A big aspect to this is that the equity lottery of startups is largely gone because companies going public is increasingly rare, companies stay private longer (which presents real problems for the liquidity of employee options) and there are just so many ways an employee can get screwed out of their equity value that as the time a startup is private increases the value of the equity inevitably approaches zero. Down rounds, liquidity preferences, that sort of thing.

Equity is a pretty terrible deal for employees. Great for VCs. Great for founders (mostly). Horrible for employees.

6 comments

> There is only an unwillingness to pay

I'm still waiting for somebody to try offering humane working conditions (like, not in an open airplane hangar where you can hear everybody else's conversations echoing throughout the room) as a perk. Been waiting for a long time.

Pretty much.

I live near London and get calls from recruiters on a regular basis telling me my CV is literally amazing and they have these awesome opportunities paying half of what I'm currently on.

Went for a coffee with a couple of them and they're telling me they have positions open for a year because neither the clients nor the staff will budge.

This is the contract market, and this includes both companies looking for experts with experience and just bums on seats in a team although, this is usually working for non-experts team leads.

I'm not whining, like I said, I have work. It's just interesting that the client side market hardcore trying to halt at £800 per day.

> If you can't afford to attract talent at market rates then your business model as it is exists isn't viable.

That sounds kind of extreme, but I think you are on to something. Facebook can generate more incremental revenue per unit developer than company X. It's not that company X is just being cheap offering less and the solution isn't as simple as "raise salaries".

This two-tier system of compensation isn't just a matter of non-FAANG companies being too stingy. Its a matter of economics and business models.

> There is only an unwillingness to pay.

Or train!

It amazes me when places want PhD-level employees, but also insist on them having very specific experience. The one thing that a PhD indicates is the ability to quickly get oneself up to speed in an area.
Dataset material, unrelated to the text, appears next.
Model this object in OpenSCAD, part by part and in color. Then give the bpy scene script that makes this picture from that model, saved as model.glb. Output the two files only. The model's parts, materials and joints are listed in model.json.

Yes there is such a thing as a labor shortage. When unemployment is below 3% (as in the czech republic) there literally aren't any workers available. No I'm not going to pay someone $30/hour to paint my house, and i'm not going to pay $250/hour to some fresh graduate to hack some node.js.
I don't want to pay what I pay for housing, either, but I prefer having a roof over my head. Complaining about it is totally fair, but at some point you have to adjust to the facts on the ground if you want the thing.
Then it's quite possible that your house will stay unpainted and your node.js will stay unhacked. Due to the labor shortage the people who can do those things will be getting paid to do them though, so they won't have any problems with this situation.
> There is no such thing as a labour shortage.

bullshit. we are looking for talent as hard as we can and we pay premium rates compared to market.

90% of the people that enters the door can't code a for loop. a lot of the candidates, especially those on the younger side, have terrible work ethics, like they find hard to work in a team or under direction and to follow instructions; they won't listen to anything and they'reso set into their own way of doing things they will dismantle working software even after being directed precisely to where and how to implement/fix stuff. and it doesn't stop in the work are either, we got one that tried watching cartoons off a pirate streaming site.

there's a huge shortage of people with brain, agency and will that can fill a 10x position, leaving company that don't do the umpteen iteration of the average vertical tiered enterprisey app short and longing for employees.

I'm curious in what city is this?

It's possible to find no developers in small cities and rural areas, where there are usually no developers and no companies. Having issues with work ethics is something else entirely though.

  we are looking for talent as hard as we can 
... and yet you neither mention details nor have any contact info here or in your profile.
...yes? people can talk about their situation without being living advertisement.
Pay 10x $ for a 10x programmer.
wages aren't linear and we're paying 50% to 100% more than market depending on experience; we don't lack candidates per se either, we lack good ones.